I’d like to get a look at Laurie R. King’s royalty statements. She writes solid procedural mysteries set in San Francisco; the lead detective is a gay cop named Kate Martinelli. Then there’s the extensive series of historical mysteries involving Sherlock Holmes and his notional wife — it seems like a travesty to give Holmes a wife and I really dislike historical mysteries, but these seem to be very popular. Then there are independent thrillers, quite dark. Maybe an American analogue to Barbara Vine, but with a little more action. A Darker Place falls into this category. I’d love to know which of these three categories sells best, though I have a feeling it’s the Holmes ones.
But A Darker Place is very satisfying. King’s a good writer: she has that mysterious quality of readability, which I can’t quite define. Maybe it’s the literary version of charm? I do think it’s a gift, uncultivatable. And lots of the best writers don’t have it. It’s perfectly possible to write a great book that is not readable in the sense I’m mulling over. (Also, readability is not actually the same as literary charm, though one might say they were related. I think that, in order to be charming, a book needs to be readable but the converse is not true.) Anyway, what I mean is that King’s books suck you in. One sentence leads to another, a little description creates a vivid world, and you simply want to keep going. (Looking back, I see that I read another King thriller, Touchstone, about a year ago and it didn’t entirely share this quality, so apparently readability can be intermittent, too.)

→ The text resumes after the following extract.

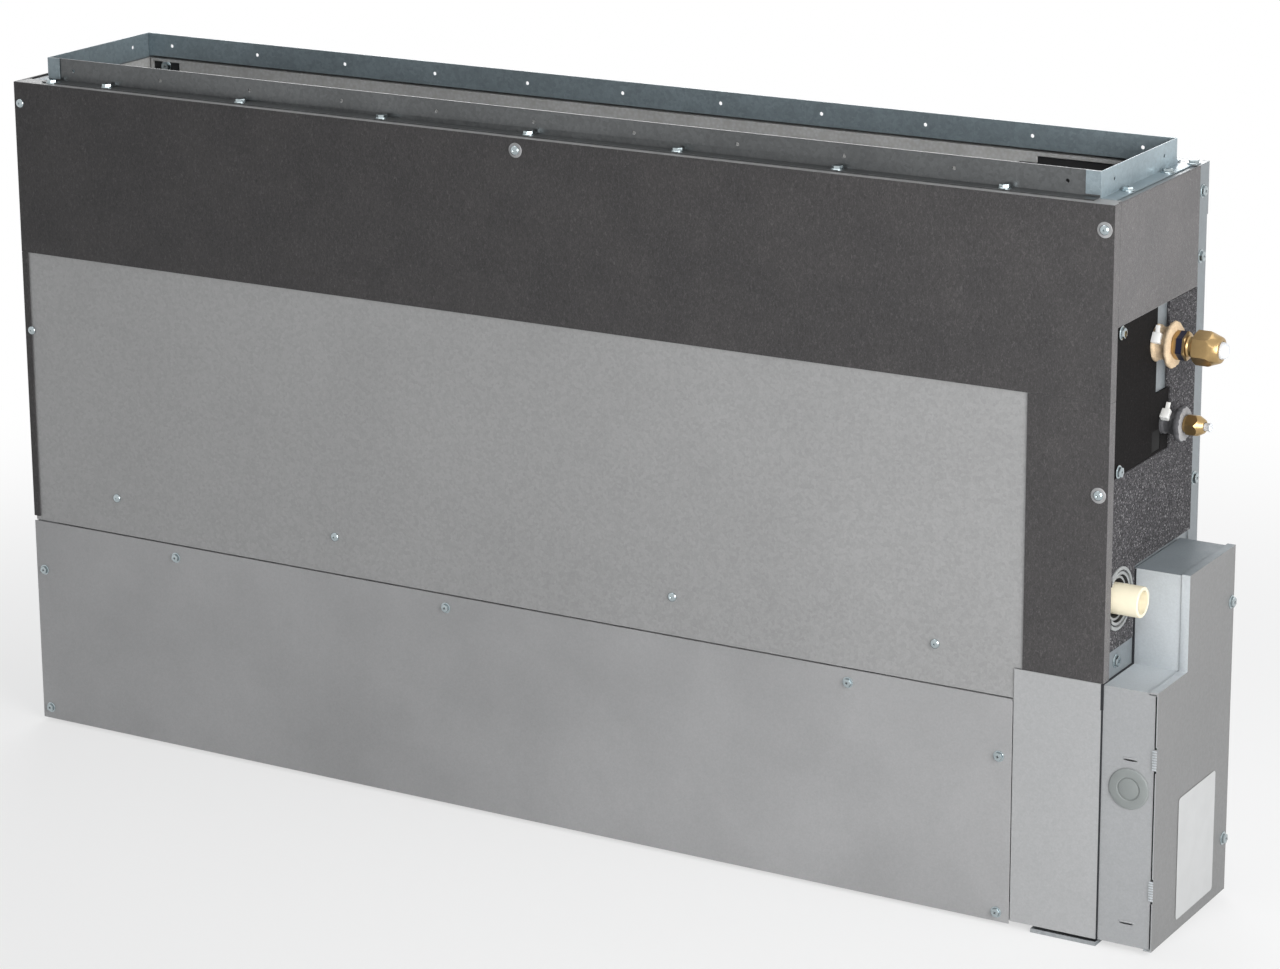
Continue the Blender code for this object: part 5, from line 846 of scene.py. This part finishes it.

Even when, as in this case, the heroine is an emotionally fragile academic who goes under cover into a religious cult and tries to rescue two children, one of whom reminds her of her own long-dead daughter. King appears to be quite fascinated with both extreme belief systems and with children in crisis, so these themes tend to overlap in an explosive way in her books. In this case, Anne Waverley disguises herself as Ana Wakefield to attach herself to a volatile group in the Arizona desert. Ultimately she has to come to grips with her own terrible memories in a way that King manages to present as both a searing crisis and an opportunity for a brighter future. What’s weird about this book is that while the tension builds evenly as King exposes her protagonist to one pressure after another, the climax is strangely scanted. It’s narrated, not from within Ana’s head, but from the point of view of a rather detached omniscient narrator and the result is so jarring that I kept flipping back to make sure I hadn’t somehow skipped a page or two. I was surprised that an editor hadn’t made King go back and slow the scene down, make it more dramatic and more visual — after all, she blows up a house. You’d think as a writer you’d want to really milk an event like that.